Exercise details:
The data must be written out once more, precisely as given.

Information supplied:
* * * *

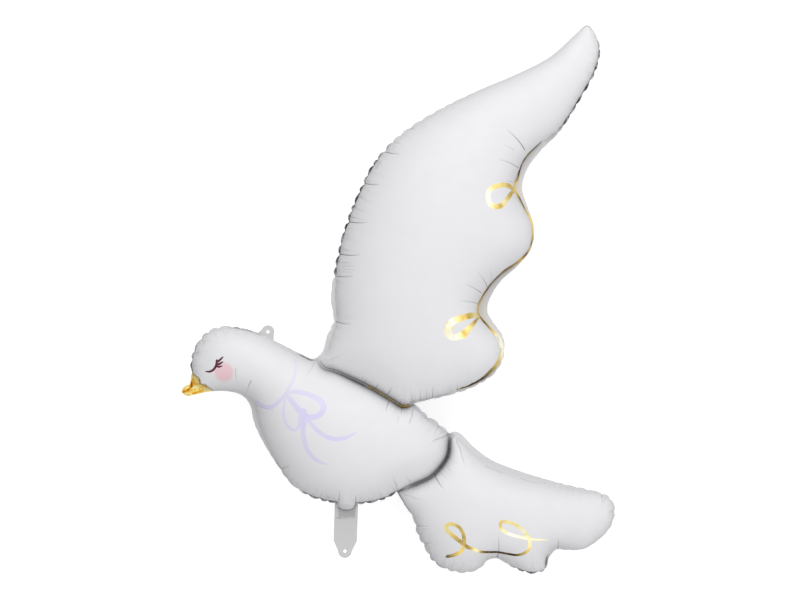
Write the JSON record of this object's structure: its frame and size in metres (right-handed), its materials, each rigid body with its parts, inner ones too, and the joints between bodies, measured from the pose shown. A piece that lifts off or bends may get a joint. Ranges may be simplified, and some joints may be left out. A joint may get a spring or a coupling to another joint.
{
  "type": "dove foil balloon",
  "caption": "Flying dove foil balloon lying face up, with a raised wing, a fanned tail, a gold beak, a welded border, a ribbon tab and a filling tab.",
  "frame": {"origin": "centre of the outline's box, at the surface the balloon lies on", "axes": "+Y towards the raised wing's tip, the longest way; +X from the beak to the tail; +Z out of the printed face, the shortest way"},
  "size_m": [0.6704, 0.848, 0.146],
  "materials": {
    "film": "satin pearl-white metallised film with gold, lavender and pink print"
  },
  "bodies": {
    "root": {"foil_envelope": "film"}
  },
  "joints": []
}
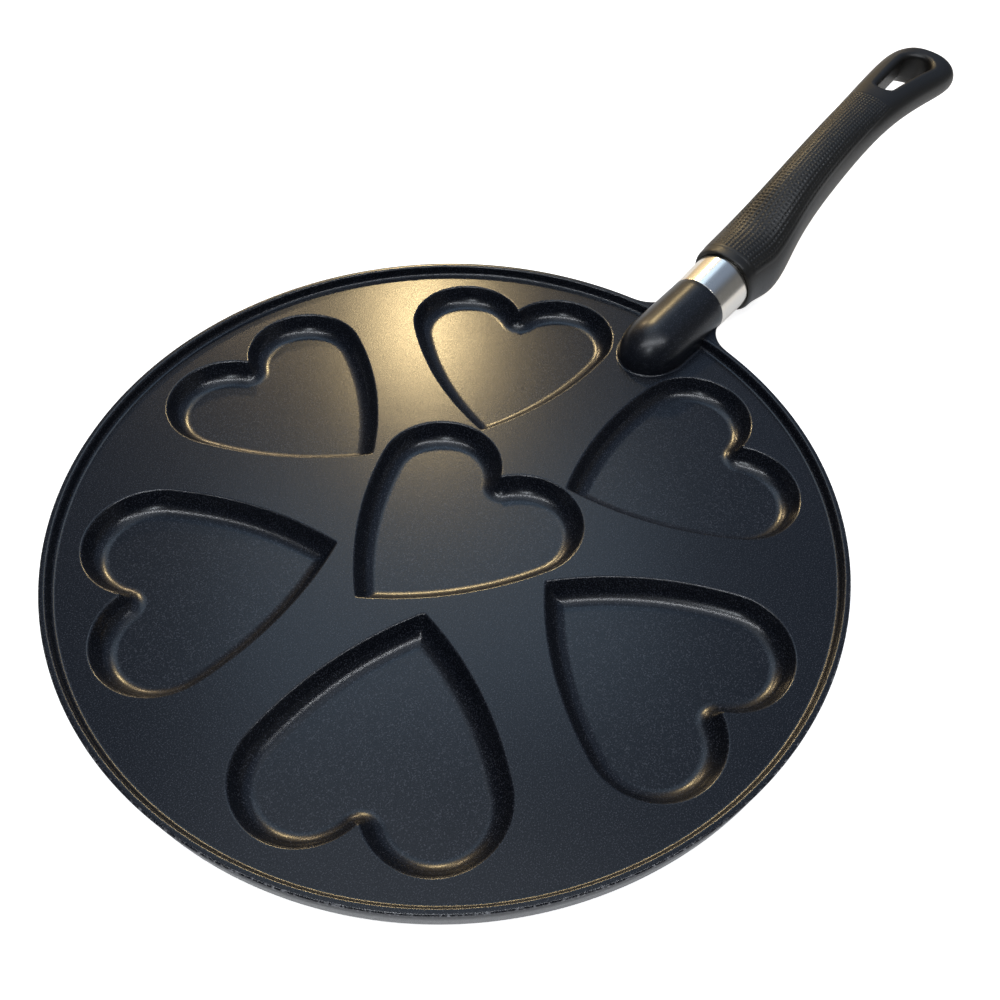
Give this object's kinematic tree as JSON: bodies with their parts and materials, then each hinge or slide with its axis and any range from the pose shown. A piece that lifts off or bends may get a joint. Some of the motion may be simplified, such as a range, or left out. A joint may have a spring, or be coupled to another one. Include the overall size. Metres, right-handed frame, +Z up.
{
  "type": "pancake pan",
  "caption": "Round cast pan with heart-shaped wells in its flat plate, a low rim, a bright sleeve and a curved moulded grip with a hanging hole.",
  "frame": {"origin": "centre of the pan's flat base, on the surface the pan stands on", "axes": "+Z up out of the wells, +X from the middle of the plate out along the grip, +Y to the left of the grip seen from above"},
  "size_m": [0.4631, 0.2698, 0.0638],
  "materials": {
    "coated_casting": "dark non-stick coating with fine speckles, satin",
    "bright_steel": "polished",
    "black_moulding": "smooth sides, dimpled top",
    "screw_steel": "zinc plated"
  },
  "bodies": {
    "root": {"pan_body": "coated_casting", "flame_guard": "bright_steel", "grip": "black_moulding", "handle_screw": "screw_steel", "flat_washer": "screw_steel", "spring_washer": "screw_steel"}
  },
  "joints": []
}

* * * *

Written answer:
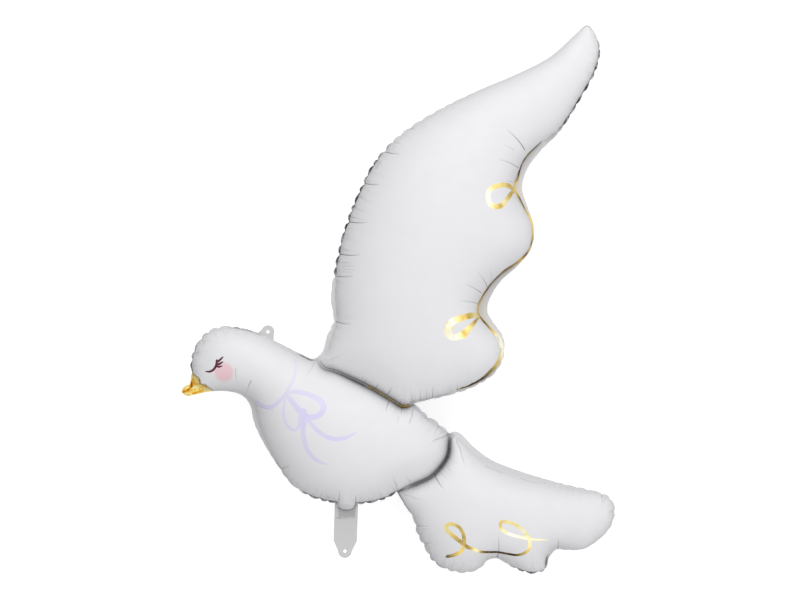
Write the JSON record of this object's structure: its frame and size in metres (right-handed), its materials, each rigid body with its parts, inner ones too, and the joints between bodies, measured from the pose shown. A piece that lifts off or bends may get a joint. Ranges may be simplified, and some joints may be left out. A joint may get a spring or a coupling to another joint.
{
  "type": "dove foil balloon",
  "caption": "Flying dove foil balloon lying face up, with a raised wing, a fanned tail, a gold beak, a welded border, a ribbon tab and a filling tab.",
  "frame": {"origin": "centre of the outline's box, at the surface the balloon lies on", "axes": "+Y towards the raised wing's tip, the longest way; +X from the beak to the tail; +Z out of the printed face, the shortest way"},
  "size_m": [0.6704, 0.848, 0.146],
  "materials": {
    "film": "satin pearl-white metallised film with gold, lavender and pink print"
  },
  "bodies": {
    "root": {"foil_envelope": "film"}
  },
  "joints": []
}
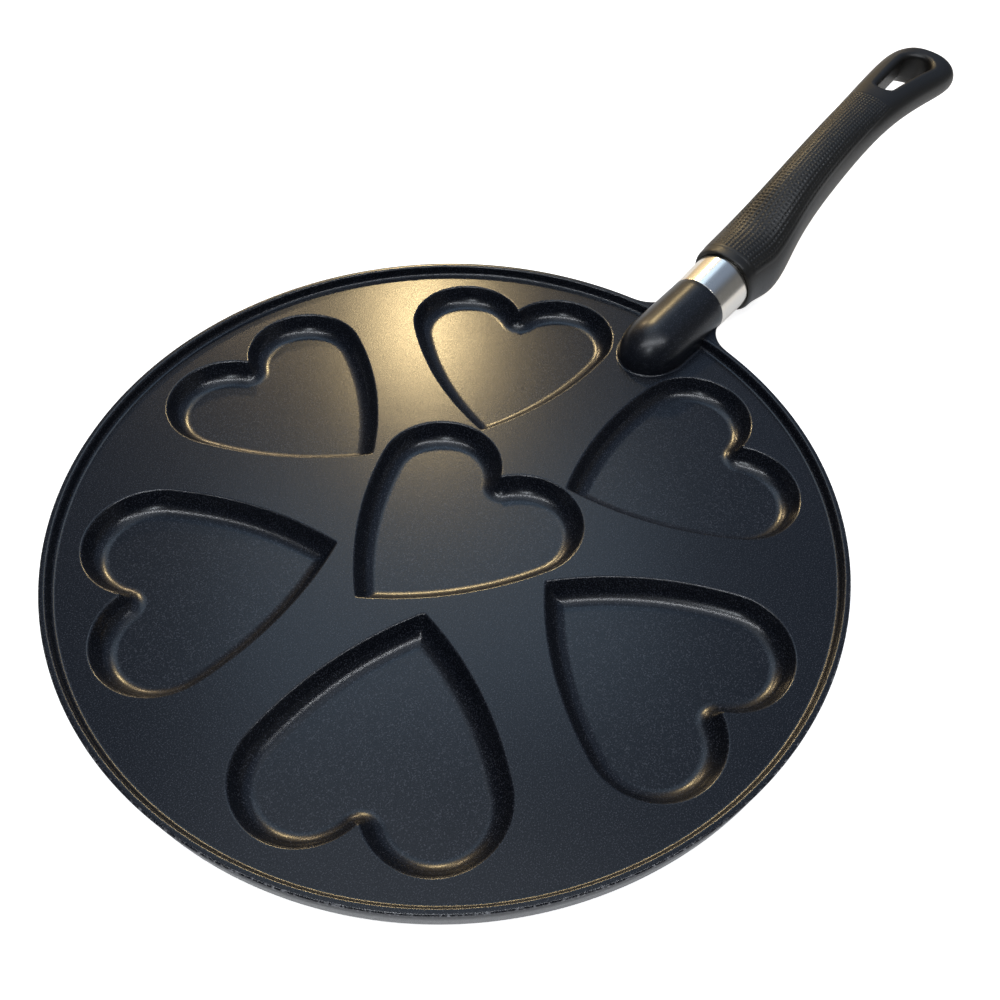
Give this object's kinematic tree as JSON: bodies with their parts and materials, then each hinge or slide with its axis and any range from the pose shown. A piece that lifts off or bends may get a joint. Some of the motion may be simplified, such as a range, or left out. A joint may have a spring, or be coupled to another one. Include the overall size. Metres, right-handed frame, +Z up.
{
  "type": "pancake pan",
  "caption": "Round cast pan with heart-shaped wells in its flat plate, a low rim, a bright sleeve and a curved moulded grip with a hanging hole.",
  "frame": {"origin": "centre of the pan's flat base, on the surface the pan stands on", "axes": "+Z up out of the wells, +X from the middle of the plate out along the grip, +Y to the left of the grip seen from above"},
  "size_m": [0.4631, 0.2698, 0.0638],
  "materials": {
    "coated_casting": "dark non-stick coating with fine speckles, satin",
    "bright_steel": "polished",
    "black_moulding": "smooth sides, dimpled top",
    "screw_steel": "zinc plated"
  },
  "bodies": {
    "root": {"pan_body": "coated_casting", "flame_guard": "bright_steel", "grip": "black_moulding", "handle_screw": "screw_steel", "flat_washer": "screw_steel", "spring_washer": "screw_steel"}
  },
  "joints": []
}